-- Begin SOURCE DATA --

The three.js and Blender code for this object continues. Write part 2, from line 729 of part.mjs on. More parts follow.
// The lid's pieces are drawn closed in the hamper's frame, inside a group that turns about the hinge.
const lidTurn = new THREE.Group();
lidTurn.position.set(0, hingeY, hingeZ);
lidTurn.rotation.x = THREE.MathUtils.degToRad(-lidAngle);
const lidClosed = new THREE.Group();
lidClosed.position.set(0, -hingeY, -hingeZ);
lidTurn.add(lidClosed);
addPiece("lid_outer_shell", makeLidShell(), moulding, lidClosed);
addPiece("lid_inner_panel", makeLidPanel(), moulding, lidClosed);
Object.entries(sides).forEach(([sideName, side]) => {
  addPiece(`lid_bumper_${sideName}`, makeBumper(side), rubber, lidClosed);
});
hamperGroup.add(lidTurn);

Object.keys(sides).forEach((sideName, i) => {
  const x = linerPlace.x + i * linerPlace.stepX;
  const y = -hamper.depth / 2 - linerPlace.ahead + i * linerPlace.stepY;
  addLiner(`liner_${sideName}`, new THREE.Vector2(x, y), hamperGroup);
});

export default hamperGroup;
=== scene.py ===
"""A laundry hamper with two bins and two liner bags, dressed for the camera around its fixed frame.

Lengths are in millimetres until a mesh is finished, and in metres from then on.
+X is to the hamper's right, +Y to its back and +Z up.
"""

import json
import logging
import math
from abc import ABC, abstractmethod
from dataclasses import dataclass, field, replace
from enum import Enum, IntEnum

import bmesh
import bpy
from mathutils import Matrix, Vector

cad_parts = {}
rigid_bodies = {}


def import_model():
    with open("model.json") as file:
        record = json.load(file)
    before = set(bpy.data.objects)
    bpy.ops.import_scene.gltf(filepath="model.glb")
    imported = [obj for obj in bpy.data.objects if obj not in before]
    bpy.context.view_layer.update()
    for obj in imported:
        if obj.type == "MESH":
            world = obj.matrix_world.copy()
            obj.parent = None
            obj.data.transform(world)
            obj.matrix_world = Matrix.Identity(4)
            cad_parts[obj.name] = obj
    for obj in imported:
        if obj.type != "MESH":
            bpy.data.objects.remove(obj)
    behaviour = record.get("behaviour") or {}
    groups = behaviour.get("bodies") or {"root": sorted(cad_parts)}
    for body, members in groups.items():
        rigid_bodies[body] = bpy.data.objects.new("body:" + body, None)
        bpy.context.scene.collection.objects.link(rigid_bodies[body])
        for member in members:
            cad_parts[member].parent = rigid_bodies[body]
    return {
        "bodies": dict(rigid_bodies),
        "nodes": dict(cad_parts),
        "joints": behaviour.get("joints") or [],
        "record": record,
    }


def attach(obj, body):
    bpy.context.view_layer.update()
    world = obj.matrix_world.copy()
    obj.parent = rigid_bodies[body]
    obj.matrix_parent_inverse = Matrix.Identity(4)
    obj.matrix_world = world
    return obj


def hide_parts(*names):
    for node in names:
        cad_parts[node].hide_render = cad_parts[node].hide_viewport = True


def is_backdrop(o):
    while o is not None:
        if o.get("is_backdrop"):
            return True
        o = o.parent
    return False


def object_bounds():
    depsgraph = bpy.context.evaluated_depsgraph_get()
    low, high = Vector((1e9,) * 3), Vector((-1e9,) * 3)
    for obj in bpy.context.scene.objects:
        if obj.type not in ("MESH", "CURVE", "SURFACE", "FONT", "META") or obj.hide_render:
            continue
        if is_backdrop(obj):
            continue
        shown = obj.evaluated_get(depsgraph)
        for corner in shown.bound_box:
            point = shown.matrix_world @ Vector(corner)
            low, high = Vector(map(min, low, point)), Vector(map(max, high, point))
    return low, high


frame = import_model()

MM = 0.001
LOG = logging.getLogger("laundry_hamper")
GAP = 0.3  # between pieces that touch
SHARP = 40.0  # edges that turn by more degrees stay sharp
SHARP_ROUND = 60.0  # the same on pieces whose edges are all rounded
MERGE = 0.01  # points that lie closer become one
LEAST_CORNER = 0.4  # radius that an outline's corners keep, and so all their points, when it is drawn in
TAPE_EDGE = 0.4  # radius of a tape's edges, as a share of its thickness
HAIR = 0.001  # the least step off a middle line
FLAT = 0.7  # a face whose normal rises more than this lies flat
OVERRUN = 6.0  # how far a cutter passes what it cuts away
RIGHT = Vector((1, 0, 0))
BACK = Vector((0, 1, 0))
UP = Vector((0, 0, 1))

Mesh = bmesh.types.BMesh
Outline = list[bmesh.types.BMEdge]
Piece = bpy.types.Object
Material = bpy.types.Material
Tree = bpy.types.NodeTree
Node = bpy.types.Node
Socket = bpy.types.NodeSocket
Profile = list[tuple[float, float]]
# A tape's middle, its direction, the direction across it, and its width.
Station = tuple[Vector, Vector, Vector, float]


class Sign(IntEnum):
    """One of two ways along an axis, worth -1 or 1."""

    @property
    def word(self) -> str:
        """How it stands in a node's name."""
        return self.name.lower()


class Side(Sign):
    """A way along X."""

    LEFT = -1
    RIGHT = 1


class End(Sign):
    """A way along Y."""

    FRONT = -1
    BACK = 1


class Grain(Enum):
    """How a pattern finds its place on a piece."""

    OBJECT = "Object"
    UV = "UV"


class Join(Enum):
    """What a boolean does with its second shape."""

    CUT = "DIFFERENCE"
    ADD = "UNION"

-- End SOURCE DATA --

WHAT IS NEEDED:
Restate the whole listing exactly.

RESULT OF THIS EXERCISE:
The three.js and Blender code for this object continues. Write part 2, from line 729 of part.mjs on. More parts follow.
// The lid's pieces are drawn closed in the hamper's frame, inside a group that turns about the hinge.
const lidTurn = new THREE.Group();
lidTurn.position.set(0, hingeY, hingeZ);
lidTurn.rotation.x = THREE.MathUtils.degToRad(-lidAngle);
const lidClosed = new THREE.Group();
lidClosed.position.set(0, -hingeY, -hingeZ);
lidTurn.add(lidClosed);
addPiece("lid_outer_shell", makeLidShell(), moulding, lidClosed);
addPiece("lid_inner_panel", makeLidPanel(), moulding, lidClosed);
Object.entries(sides).forEach(([sideName, side]) => {
  addPiece(`lid_bumper_${sideName}`, makeBumper(side), rubber, lidClosed);
});
hamperGroup.add(lidTurn);

Object.keys(sides).forEach((sideName, i) => {
  const x = linerPlace.x + i * linerPlace.stepX;
  const y = -hamper.depth / 2 - linerPlace.ahead + i * linerPlace.stepY;
  addLiner(`liner_${sideName}`, new THREE.Vector2(x, y), hamperGroup);
});

export default hamperGroup;
=== scene.py ===
"""A laundry hamper with two bins and two liner bags, dressed for the camera around its fixed frame.

Lengths are in millimetres until a mesh is finished, and in metres from then on.
+X is to the hamper's right, +Y to its back and +Z up.
"""

import json
import logging
import math
from abc import ABC, abstractmethod
from dataclasses import dataclass, field, replace
from enum import Enum, IntEnum

import bmesh
import bpy
from mathutils import Matrix, Vector

cad_parts = {}
rigid_bodies = {}


def import_model():
    with open("model.json") as file:
        record = json.load(file)
    before = set(bpy.data.objects)
    bpy.ops.import_scene.gltf(filepath="model.glb")
    imported = [obj for obj in bpy.data.objects if obj not in before]
    bpy.context.view_layer.update()
    for obj in imported:
        if obj.type == "MESH":
            world = obj.matrix_world.copy()
            obj.parent = None
            obj.data.transform(world)
            obj.matrix_world = Matrix.Identity(4)
            cad_parts[obj.name] = obj
    for obj in imported:
        if obj.type != "MESH":
            bpy.data.objects.remove(obj)
    behaviour = record.get("behaviour") or {}
    groups = behaviour.get("bodies") or {"root": sorted(cad_parts)}
    for body, members in groups.items():
        rigid_bodies[body] = bpy.data.objects.new("body:" + body, None)
        bpy.context.scene.collection.objects.link(rigid_bodies[body])
        for member in members:
            cad_parts[member].parent = rigid_bodies[body]
    return {
        "bodies": dict(rigid_bodies),
        "nodes": dict(cad_parts),
        "joints": behaviour.get("joints") or [],
        "record": record,
    }


def attach(obj, body):
    bpy.context.view_layer.update()
    world = obj.matrix_world.copy()
    obj.parent = rigid_bodies[body]
    obj.matrix_parent_inverse = Matrix.Identity(4)
    obj.matrix_world = world
    return obj


def hide_parts(*names):
    for node in names:
        cad_parts[node].hide_render = cad_parts[node].hide_viewport = True


def is_backdrop(o):
    while o is not None:
        if o.get("is_backdrop"):
            return True
        o = o.parent
    return False


def object_bounds():
    depsgraph = bpy.context.evaluated_depsgraph_get()
    low, high = Vector((1e9,) * 3), Vector((-1e9,) * 3)
    for obj in bpy.context.scene.objects:
        if obj.type not in ("MESH", "CURVE", "SURFACE", "FONT", "META") or obj.hide_render:
            continue
        if is_backdrop(obj):
            continue
        shown = obj.evaluated_get(depsgraph)
        for corner in shown.bound_box:
            point = shown.matrix_world @ Vector(corner)
            low, high = Vector(map(min, low, point)), Vector(map(max, high, point))
    return low, high


frame = import_model()

MM = 0.001
LOG = logging.getLogger("laundry_hamper")
GAP = 0.3  # between pieces that touch
SHARP = 40.0  # edges that turn by more degrees stay sharp
SHARP_ROUND = 60.0  # the same on pieces whose edges are all rounded
MERGE = 0.01  # points that lie closer become one
LEAST_CORNER = 0.4  # radius that an outline's corners keep, and so all their points, when it is drawn in
TAPE_EDGE = 0.4  # radius of a tape's edges, as a share of its thickness
HAIR = 0.001  # the least step off a middle line
FLAT = 0.7  # a face whose normal rises more than this lies flat
OVERRUN = 6.0  # how far a cutter passes what it cuts away
RIGHT = Vector((1, 0, 0))
BACK = Vector((0, 1, 0))
UP = Vector((0, 0, 1))

Mesh = bmesh.types.BMesh
Outline = list[bmesh.types.BMEdge]
Piece = bpy.types.Object
Material = bpy.types.Material
Tree = bpy.types.NodeTree
Node = bpy.types.Node
Socket = bpy.types.NodeSocket
Profile = list[tuple[float, float]]
# A tape's middle, its direction, the direction across it, and its width.
Station = tuple[Vector, Vector, Vector, float]


class Sign(IntEnum):
    """One of two ways along an axis, worth -1 or 1."""

    @property
    def word(self) -> str:
        """How it stands in a node's name."""
        return self.name.lower()


class Side(Sign):
    """A way along X."""

    LEFT = -1
    RIGHT = 1


class End(Sign):
    """A way along Y."""

    FRONT = -1
    BACK = 1


class Grain(Enum):
    """How a pattern finds its place on a piece."""

    OBJECT = "Object"
    UV = "UV"


class Join(Enum):
    """What a boolean does with its second shape."""

    CUT = "DIFFERENCE"
    ADD = "UNION"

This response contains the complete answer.